Shelter remains top priority in UN quake relief in Pakistan
24 October 2005 – More than two weeks after an earthquake devastated northern Pakistan, plunging temperatures and sheer desperation are driving survivors out of their wrecked mountain villages into a rising number of camps, the United Nations refugee agency reported today as it rushed in more supplies to people who have lost their homes.
At the same time, the UN Office for the Coordination of Humanitarian Affairs (OCHA) said there is just a three-week window of opportunity to deliver assistance to mountainous quake-hit areas before the first snowfall. In addition, severe weather, with heavy rain, is forecast to hit the area in the next three to four days.
So far, the official death toll is more than 51,000 and the number of injured more than 74,000. These numbers are expected to increase still further. Thousands of people remain isolated in remote valley areas. Exact numbers remain unknown and the humanitarian community and Government are focusing on determining how many people still need to be reached, OCHA added.

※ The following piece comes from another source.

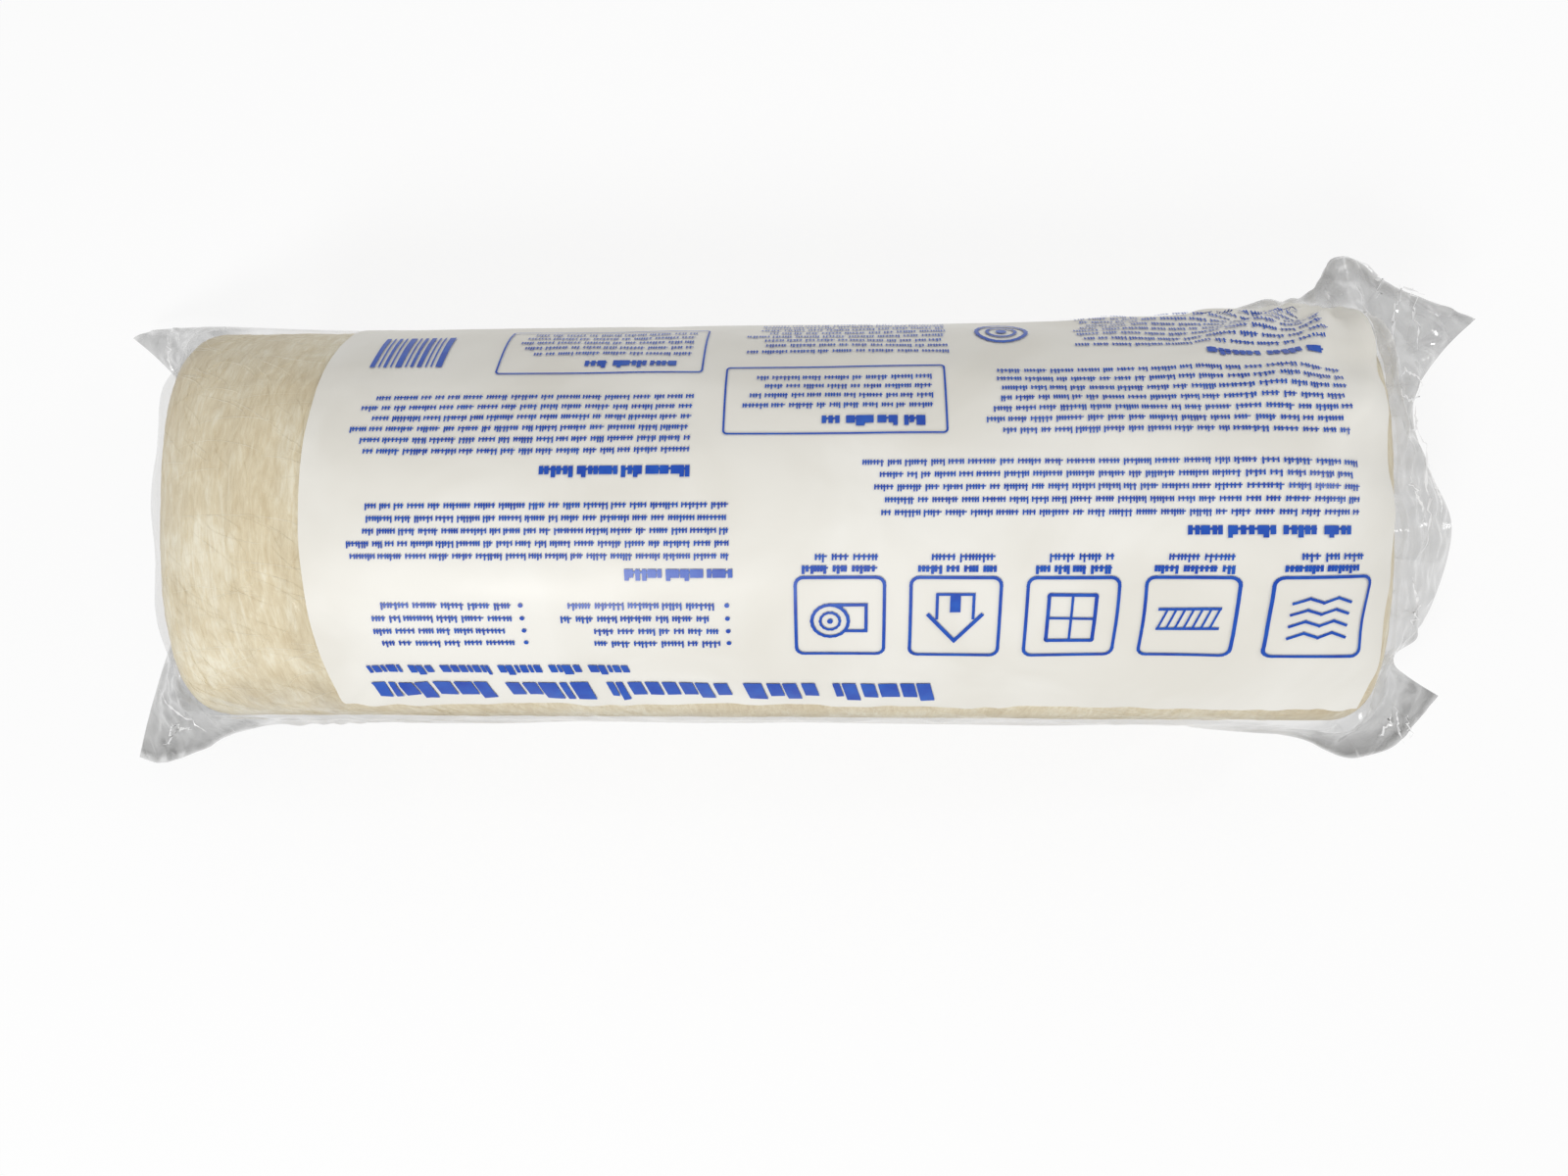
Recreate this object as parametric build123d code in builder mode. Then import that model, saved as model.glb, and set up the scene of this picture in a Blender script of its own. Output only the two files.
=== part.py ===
"""A short roll of unfaced glass wool blanket, packed in a clear film bag.

The blanket is rolled up tight and squeezed to about a quarter of its loose thickness.
The bag is a lay-flat tube of thin film. It has a crease along each side, and a heat
seal across each end that stands out as a loose flap with ears. The film draws the
ends of the soft roll in, so that they are rounded from top to bottom and squarer
when seen from above.

The frame: +X runs along the roll, +Z is up, and the origin lies on the floor under
the middle of the roll. All sizes are in millimetres.
"""

from build123d import *
import math
import os

os.makedirs("parts", exist_ok=True)

# The rolled blanket
roll_length = 406.0  # the blanket's width, 16 inches
roll_radius = 69.0
settle = 3.5  # how much the soft roll flattens on the floor
floor_strip = 40.0  # width of the flattened strip
lift_off = 10.0  # the floor cuts off this much of each flank arc, in degrees from its lowest point
packed_thickness = 12.5  # one squeezed layer of the blanket
eye_radius = 6.0  # where the innermost turn starts
eye_depth = 12.0
turn_gap_width = 1.6  # the open line between two turns
turn_gap_depth = 8.0
turn_gap_rim = 4.0  # the spiral ends this far from the rim of the end face
lap_step = 4.5  # height of the blanket's free end
lap_run = 30.0  # how far the roll takes to come up to full radius again
lap_angle = 236.0  # where the free end lies, from +Y towards +Z

# The drawn-in ends of the roll
shoulder_length = 60.0  # the top of the roll slopes down over this length
heel_length = 44.0  # the underside rises over this length
corner_radius = 10.0  # the end's corners seen from above
end_rise = 32.0  # top of the end face, above the roll's middle
end_drop = 42.0  # foot of the end face, below the roll's middle
shoulder_steps = 6  # flat bands that make up each rounded end
points_per_turn = 18  # corners of the line between two turns

# The film bag
film = 0.3
film_gap = 0.4  # between the wool and the film
crease_reach = 3.5  # the side creases stand this far off the wool
crease_weld = 2.0  # the two faces lie together this far at a crease
ear_reach = 7.0  # the creases spread this far off the wool at its ends
seal_slot = 0.3  # the last of the inside, where the two faces meet

# The flap at the plain end, low down
left_reach = 24.0  # from the end of the wool to the weld
left_height = 20.0
left_span = 172.0
left_ear = 36.0  # from the weld to the ears' tips
left_hollow = 18.0  # the free edge draws in this much between the ears

# The flap at the printed end, which stands higher and leans
right_reach = 18.0
right_height = 58.0
right_span = 172.0
right_ear = 27.0
right_pinch = 22.0  # the free edge draws in this much at each pinch
right_flare = 6.0  # the flap widens this much at each side
right_lift = 16.0  # the far side of the flap stands this much higher
right_wave = 7.0  # height of the waves along the free edge
right_waves = 2.5  # how many waves each half of the free edge has

# Where the tips and pinches lie along the free edge, as shares of half the span
near_tip, near_pinch, middle_tip, far_pinch, far_tip = -0.78, -0.56, -0.05, 0.46, 0.8

tip_radius = 4.0
flap_margin = 1.5  # each flap is this much wider at each side than the end that it closes
flap_points = 16  # points that the waved flap is drawn through
seal_taper = 0.7  # the weld thins out beyond this share of its half span

half_length = roll_length / 2
flat_half = floor_strip / 2
depth_share = math.cos(math.radians(lift_off))
width_share = 1 - math.sin(math.radians(lift_off))
film_offset = film_gap + film
middle_height = film_offset + roll_radius - settle
body_half = half_length - shoulder_length

# The turns as they show on the ends
face_half = roll_radius - corner_radius
end_squash = (end_rise + end_drop) / (2 * face_half)
end_middle = (end_rise - end_drop) / 2
visible_turns = (face_half - turn_gap_rim - eye_radius) / packed_thickness

# Where the rounded ends have their sections, and where the film closes
quarter_turn = math.pi / 2
shoulder_shares = [math.sin(quarter_turn * i / shoulder_steps) for i in range(shoulder_steps + 1)]
ends = (
    (-1, left_reach, left_height, left_span),
    (1, right_reach, right_height, right_span),
)
left_weld = half_length + left_reach
left_half = left_span / 2 + flap_margin
right_weld = half_length + right_reach
right_half = right_span / 2 + flap_margin


def eased(distance, length):
    """1 up to the start of a rounded stretch, then a quarter round down to 0."""
    share = min(max(distance / length, 0.0), 1.0)
    return math.sqrt(1 - share * share)


def end_shape(x):
    """Half width, rise of the top and drop of the foot of the wool, at x."""
    top = eased(abs(x) - body_half, shoulder_length)
    heel = eased(abs(x) - (half_length - heel_length), heel_length)
    corner = eased(abs(x) - (half_length - corner_radius), corner_radius)
    half_width = roll_radius - corner_radius * (1 - corner)
    rise = end_rise + (roll_radius - end_rise) * top
    drop = end_drop + (roll_radius - settle - end_drop) * heel
    return half_width, rise, drop


def station(x, height=middle_height):
    """The plane of a section at x, with its own X along +Y and its own Y along +Z."""
    return Plane(origin=(x, 0, height), x_dir=(0, 1, 0), z_dir=(1, 0, 0))


def flank_arc(half_width, drop):
    """Where a flank's arc has its middle, and its two radii. The floor cuts off the last of it."""
    flank = (half_width - flat_half) / width_share
    return half_width - flank, flank, drop / depth_share


def wool_section(x):
    """Half round above, two rounded flanks below, and the flattened strip."""
    half_width, rise, drop = end_shape(x)
    middle, flank, depth = flank_arc(half_width, drop)
    with BuildSketch(station(x)) as section:
        with BuildLine():
            EllipticalCenterArc((0, 0), half_width, rise, 0, arc_size=180)
            left = EllipticalCenterArc((-middle, 0), flank, depth, 180, arc_size=90 - lift_off)
            right = EllipticalCenterArc((middle, 0), flank, depth, 270 + lift_off, arc_size=90 - lift_off)
            Line(left @ 1, right @ 0)
        make_face()
    return section.sketch


def creased_section(plane, half_width, rise, drop, reach):
    """The same outline, drawn out to a pointed crease at each side."""
    middle, flank, depth = flank_arc(half_width, drop)
    high = math.degrees(math.acos(half_width / reach))
    low = math.degrees(math.acos(flank / (reach - middle)))
    swept = 90 - lift_off - low
    with BuildSketch(plane) as section:
        with BuildLine():
            top = EllipticalCenterArc((0, 0), half_width, rise, high, arc_size=180 - 2 * high)
            Line(top @ 1, (-reach, 0))
            left = EllipticalCenterArc((-middle, 0), flank, depth, 180 + low, arc_size=swept)
            Line((-reach, 0), left @ 0)
            right = EllipticalCenterArc((middle, 0), flank, depth, 270 + lift_off, arc_size=swept)
            Line(left @ 1, right @ 0)
            Line(right @ 1, (reach, 0))
            Line((reach, 0), top @ 0)
        make_face()
    return section.sketch


def film_section(side, share, offset, inset):
    """The film's section at a share of the shoulder, an offset away from the wool."""
    half_width, rise, drop = end_shape(body_half + shoulder_length * share)
    x = body_half + (shoulder_length + offset) * share
    reach = roll_radius + crease_reach + (ear_reach - crease_reach) * share - inset
    plane = station(side * x)
    return creased_section(plane, half_width + offset, rise + offset, drop + offset, reach)


def seal_section(x, height, span, thickness, inset):
    """The film's flat section at the weld."""
    reach = span / 2 - inset
    half_thick = thickness / 2
    return creased_section(station(x, height), seal_taper * reach, half_thick, half_thick, reach)


def film_body(offset, inset, thickness, mode):
    """The whole bag as a solid, from weld to weld."""
    extrude(film_section(-1, 0, offset, inset), amount=2 * body_half, mode=mode)
    for side, reach, height, span in ends:
        sections = [film_section(side, share, offset, inset) for share in shoulder_shares]
        loft(sections, ruled=True, mode=mode)
        weld = seal_section(side * (half_length + reach), height, span, thickness, inset)
        loft([sections[-1], weld], ruled=True, mode=mode)


def spiral_point(angle, offset):
    """A point of the line between two turns, on an end face, at an offset across it."""
    radius = eye_radius + packed_thickness * angle / (2 * math.pi) + offset
    return radius * math.cos(angle), end_middle + end_squash * radius * math.sin(angle)


def turn_gap():
    """The spiral line between the turns, as a narrow strip."""
    steps = round(points_per_turn * visible_turns)
    angles = [2 * math.pi * visible_turns * i / steps for i in range(steps + 1)]
    with BuildSketch() as strip:
        with BuildLine():
            outer = Polyline([spiral_point(angle, turn_gap_width / 2) for angle in angles])
            inner = Polyline([spiral_point(angle, -turn_gap_width / 2) for angle in angles])
            Line(outer @ 0, inner @ 0)
            Line(outer @ 1, inner @ 1)
        make_face()
    return strip.sketch


def flank_point(angle, outwards):
    """A point of the near flank's outline, at a distance outwards from it."""
    middle, flank, depth = flank_arc(roll_radius, roll_radius - settle)
    turn = math.radians(angle)
    outward = Vector(math.cos(turn) / flank, math.sin(turn) / depth).normalized()
    return Vector(flank * math.cos(turn) - middle, depth * math.sin(turn)) + outward * outwards


def flap_strip(x, height, half, lift, wave):
    """The flap's section at x: a thin strip, lifted at its far side and waved."""
    along = [half * (2 * i / flap_points - 1) for i in range(flap_points + 1)]
    middle = [lift * y / half + wave * math.sin(math.pi * right_waves * y / half) for y in along]
    with BuildSketch(station(x, height)) as strip:
        with BuildLine():
            upper = Spline([(y, z + film) for y, z in zip(along, middle)])
            lower = Spline([(y, z - film) for y, z in zip(along, middle)])
            Line(upper @ 0, lower @ 0)
            Line(upper @ 1, lower @ 1)
        make_face()
    return strip.sketch


# The roll of glass wool
with BuildPart() as wool:
    extrude(wool_section(-body_half), amount=2 * body_half)
    for side in (-1, 1):
        stations = [side * (body_half + shoulder_length * share) for share in shoulder_shares]
        loft([wool_section(x) for x in stations], ruled=True)
    with BuildSketch(station(0)) as lap_cut:
        lap_start = lap_angle - math.degrees(lap_run / roll_radius)
        lap_middle = (lap_start + lap_angle) / 2
        with BuildLine():
            floor_arc = ThreePointArc(
                flank_point(lap_start, 0),
                flank_point(lap_middle, -lap_step / 2),
                flank_point(lap_angle, -lap_step),
            )
            Polyline(
                floor_arc @ 1,
                flank_point(lap_angle, lap_step),
                flank_point(lap_middle, lap_step),
                flank_point(lap_start, lap_step),
                floor_arc @ 0,
            )
        make_face()
    extrude(amount=half_length, both=True, mode=Mode.SUBTRACT)
    for side in (-1, 1):
        face = station(side * half_length)
        extrude(face * turn_gap(), amount=-side * turn_gap_depth, mode=Mode.SUBTRACT)
        with BuildSketch(face):
            with Locations((0, end_middle)):
                Circle(end_squash * eye_radius)
        extrude(amount=-side * eye_depth, mode=Mode.SUBTRACT)

wool.part.label = "glass_wool_roll"
print(wool.part.volume, wool.part.is_valid, len(wool.part.solids()))
export_step(wool.part, "parts/glass_wool_roll.step")

# The flap at the plain end: two ears with the free edge drawn in between them
with BuildPart() as left_flap:
    with BuildSketch(Plane.XY.offset(left_height - film)) as left_plan:
        with BuildLine():
            near, far = (-left_weld - left_ear, -left_half), (-left_weld - left_ear, left_half)
            hollow = (-left_weld - left_ear + left_hollow, 0)
            ThreePointArc(near, hollow, far)
            Polyline(far, (-left_weld, left_half), (-left_weld, -left_half), near)
        make_face()
        fillet(left_plan.vertices().group_by(Axis.X)[0], tip_radius)
    extrude(amount=2 * film)

# The flap at the printed end: a zigzag free edge, pinched between its tips
with BuildPart() as right_flap:
    tip = right_weld + right_ear
    with BuildSketch(Plane.XY) as right_plan:
        with BuildLine():
            Polyline(
                (right_weld, -right_half - right_flare),
                (tip, near_tip * right_half),
                (tip - right_pinch, near_pinch * right_half),
                (tip, middle_tip * right_half),
                (tip - right_pinch, far_pinch * right_half),
                (tip, far_tip * right_half),
                (right_weld, right_half + right_flare),
                close=True,
            )
        make_face()
        fillet(right_plan.vertices().filter_by_position(Axis.X, right_weld + film, tip), tip_radius)
    extrude(amount=2 * roll_radius)
    loft(
        [
            flap_strip(right_weld, right_height, right_half, 0, 0),
            flap_strip(tip, right_height, right_half + right_flare, right_lift, right_wave),
        ],
        ruled=True,
        mode=Mode.INTERSECT,
    )

# The film bag
with BuildPart() as bag:
    film_body(film_offset, 0, 2 * film + seal_slot, Mode.ADD)
    film_body(film_gap, crease_weld, seal_slot, Mode.SUBTRACT)
    add(left_flap.part)
    add(right_flap.part)

bag.part.label = "film_bag"
print(bag.part.volume, bag.part.is_valid, len(bag.part.solids()))
export_step(bag.part, "parts/film_bag.step")
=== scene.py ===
# %% [markdown]
# # A roll of glass wool in a clear bag
#
# A short blanket of glass wool is rolled up, squeezed and slid into a tube of thin clear film.
# The tube is welded shut across both ends. A white panel with blue print lies over its top.
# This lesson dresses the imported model: the wool, its fibres, the film, the print and the studio.

# %% Load the frame
import math
import random

import bmesh
import bpy
import numpy as np
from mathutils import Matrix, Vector, kdtree, noise


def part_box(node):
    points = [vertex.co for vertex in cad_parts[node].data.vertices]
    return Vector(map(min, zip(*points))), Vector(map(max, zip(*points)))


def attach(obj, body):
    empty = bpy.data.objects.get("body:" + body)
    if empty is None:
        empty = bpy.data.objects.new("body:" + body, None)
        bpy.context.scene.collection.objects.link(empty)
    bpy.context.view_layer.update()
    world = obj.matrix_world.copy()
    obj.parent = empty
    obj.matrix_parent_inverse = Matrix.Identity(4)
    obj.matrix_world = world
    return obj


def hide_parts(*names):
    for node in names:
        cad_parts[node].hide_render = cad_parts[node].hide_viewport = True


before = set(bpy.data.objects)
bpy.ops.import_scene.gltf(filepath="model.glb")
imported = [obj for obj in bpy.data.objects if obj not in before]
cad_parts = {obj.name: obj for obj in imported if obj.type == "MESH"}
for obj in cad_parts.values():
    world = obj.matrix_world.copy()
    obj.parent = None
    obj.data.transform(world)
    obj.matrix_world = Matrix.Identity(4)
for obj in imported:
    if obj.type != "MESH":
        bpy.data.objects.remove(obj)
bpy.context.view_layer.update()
wool_low, wool_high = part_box("glass_wool_roll")
MM = 0.001

# %% [markdown]
# ## The camera
#
# The camera looks straight down on the roll from about half a metre, leaning a little to one side.
# A wide lens that close shows more of the near parts than of the far ones, which is what gives the
# bag its swollen look from above.

# %% Place the camera
PICTURE_WIDTH = 1600
FOCAL_PIXELS = 1202
SENSOR = 36.0
camera_data = bpy.data.cameras.new("camera")
camera_data.sensor_width = SENSOR
camera_data.lens = SENSOR * FOCAL_PIXELS / PICTURE_WIDTH
camera_data.clip_start = 0.01
camera = bpy.data.objects.new("camera", camera_data)
camera.location = (26.7 * MM, -22.7 * MM, 489.5 * MM)
camera.rotation_euler = (0, math.radians(2.9), 0)
bpy.context.scene.collection.objects.link(camera)
bpy.context.scene.camera = camera
print("lens", round(camera_data.lens, 2), "mm")

# %% [markdown]
# ## Sums in shaders
#
# A material's look often comes from small sums on noise patterns. Node by node such sums are hard
# to read, so a thin class wraps a socket and lets Python's own operators add the Math nodes.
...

The UN High Commissioner for Refugees (UNHCR), which over the weekend sent in 1,500 tents, 4,500 blankets, 2,200 plastic sheets, 3,000 jerry cans and 700 kitchen sets to affected areas in Balakot, Batagram and Muzaffarabad, is aiming to set up a secure camp environment for around 500,000 of those made homeless.
"Newcomers are arriving every day. Some of them are from the local areas but many of them have come from as far as Muzaffarabad after hearing about aid in Balakot," Blasé Kojcevsky, a camp manager in UNHCR's emergency team in Balakot, said.
In all, more than 15,000 UNHCR family tents, 220,000 blankets, some 70,000 plastic sheets, 15,000 kitchen sets, 31,000 jerry cans, 2,000 stoves and 5,000 lanterns are being rushed to Pakistan for the relief effort. The agency already had an additional 4,700 tents in Pakistan when the earthquake struck.
OCHA said shelter remained the overriding priority, both for homeless families and patients admitted to field medical facilities. Although 62,000 tents overall have already been delivered and some 200,000 tents will be in country by the start of the winter, they will shelter less than half the homeless families, and will not cover the needs of field hospitals for post-operative patients, it added.
Moreover, approximately 50 per cent of the mountainous terrain is unsuitable for tents. Other creative solutions are being worked on, using local knowledge and available materials.
"Having to wait days for basic medical assistance or undergoing operations and treatment in poorly equipped or partially-destroyed hospitals has increased the rate of life-threatening infections and gangrene," OCHA said. "The breakdown of safe water supplies and sanitation has also increased the risk of diarrhoeal diseases and other outbreaks."
Nearly 500,000 people have received UN World Food Programme (WFP) high-energy food rations. Food supplies are now reaching the main hubs, and then moved on to remote locations by mule or on foot, or are collected by survivors and taken home.
But over 1 million people still need food. Affected communities generally have some food stocks, as they are normally accumulated for winter. But without proper shelter, these stocks will be destroyed or will deteriorate, OCHA warned. With disrupted roads, it is difficult or impossible for many affected people to replace supplies through regular means.